2. Method of balancing according to claim 1, in which rings of said
rotor side are excentric.
3. Method of balancing according to claim 1, in which rings of said
stator side are excentric.
4. Method of balancing according to claim 1, comprising a return
pole piece for the magnetic flux.
5. Method of balancing according to claim 1, comprising:
a radially magnetized annular magnet on said stator;
ferromagnetic rings enclosing said magnet;
and a mechanical means linked to said magnet for varying the
separation of said air gap by axial translation of said magnet and
of said rings on said stator.
6. Method of balancing according to claim 1, comprising:
a radially magnetized annular magnet on said stator;
ferromagnetic rings enclosing said magnet;
a magnetic shunt placed in front said magnet;
and a mechanical means linked to said shunt for varying the
separation between said magnetic shunt and said magnet by axial
translation of said shunt.
7. Method of balancing according to claim 1, comprising:
an annular magnet with radial flux on said stator;
ferromagnetic rings enclosing said annular magnet;
a return pole piece on said stator, and
a winding on said return pole piece; an adjustment of the current
sent to said winding, the flux being closed on itself through said
return pole piece and said rings on said stator permitting the
magnetic field to be varied in the air gap between each of said
centered ring and excentric ring pairs.
8. Method of balancing according to claim 1, comprising:
a return pole piece on said stator;
a flux closing return pole piece on said rotor;
a winding on said return pole piece on said stator;
an adjustment of the current sent to said winding, the flux closing
through said flux closing return pole piece on said rotor,
permitting the magnetic field to be varied in the air gap between
each of said centered ring and excentric ring pairs.
9. Method of balancing according to claim 1, comprising an electric
motor and a worm screw and thread actuated by said electric motor,
in order to drive the stator ring concerned axially.
10. Method of balancing according to claim 6, comprising an
electric motor and a worm screw and thread actuated by said motor,
in order to drive said magnetic shunt concerned axially.
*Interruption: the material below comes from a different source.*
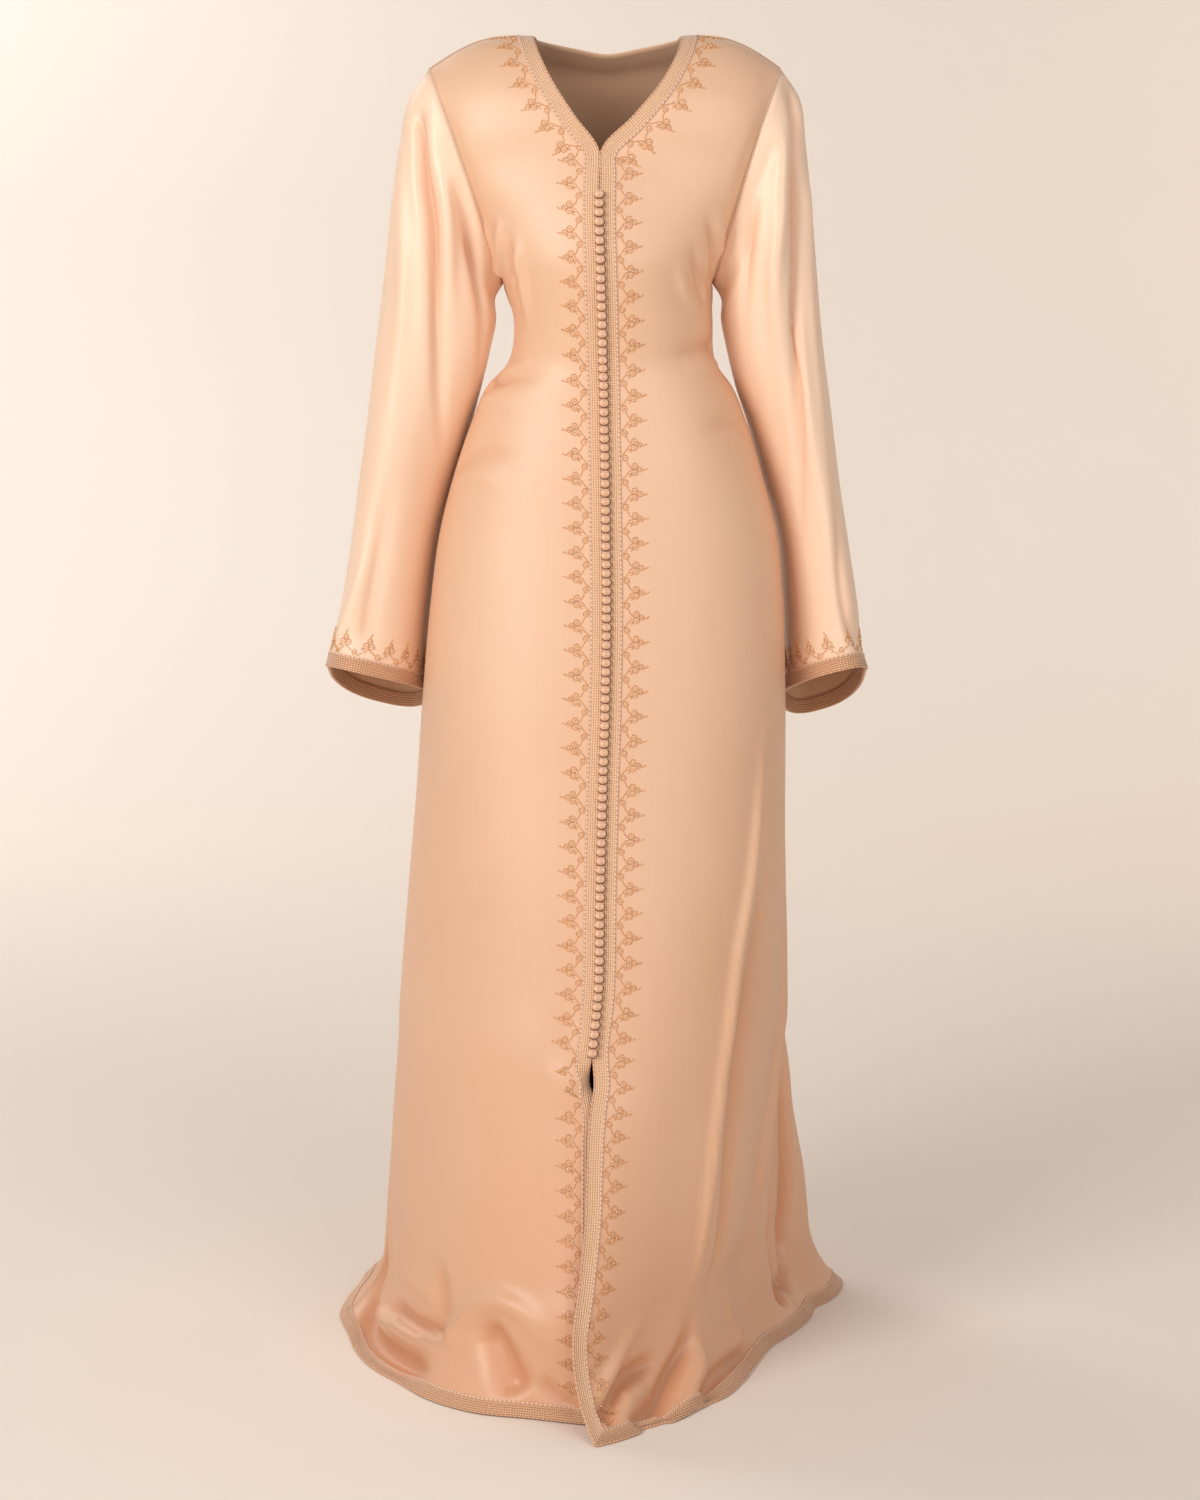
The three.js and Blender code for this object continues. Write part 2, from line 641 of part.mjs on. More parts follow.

11. Method of balancing according to claim 1, comprising conducting
rings fast to said rotor and fixed electromagnetic detectors which
are arranged radially along the axes x and y for the alignment of
the axis of rotation and in another radial direction for placing
the axis of inertia and the rotor axis in coincidence at a short
distance from said conducting rings to produce, by impedance
detection adaptation signals of a correction control current.
12. Method of balancing according to claim 11, comprising an axial
mark for producing an angular reference pulse signal.
13. Method of balancing according to claim 1 in which said rotary
body is of conformation C/A.ltoreq.1 in which C is the moment of
inertia around the axis of rotation merged with an axis of inertia
and A is the moment of inertia around the transverse axes of
inertia.
14. Method of balancing according to claim 1, in which said rotary
body is of conformation C/A.gtoreq.1 in which C is the moment of
inertia around the axis of rotation merged with an axis of inertia
and A is the moment of inertia around transverse axes of
inertia.
15. Apparatus for balancing a rotary body and orienting its axis of
rotation comprising a stator; rotor; and passive radial and active
axial magnetic suspension including pairs of magnetic rings
arranged at ends of said stator and rotor facing each other with an
air gap between them and with an axial field in said air gap, said
magnetic rings being excentric on said rotor and concentric on said
stator for placing in coincidence the axis of inertia with the
rotor axis, said magnetic rings being concentric on said rotor and
excentric on said stator for the orientation of the axis of
rotation; and means to vary the induction on said magnetic rings of
said stator to obtain a correction for the coincidence and
orientation.
16. The apparatus for balancing according to claim 15, comprising
one ring of said pair of magnetic rings being a yoke shaped flux
closing pole piece for the magnetic flux.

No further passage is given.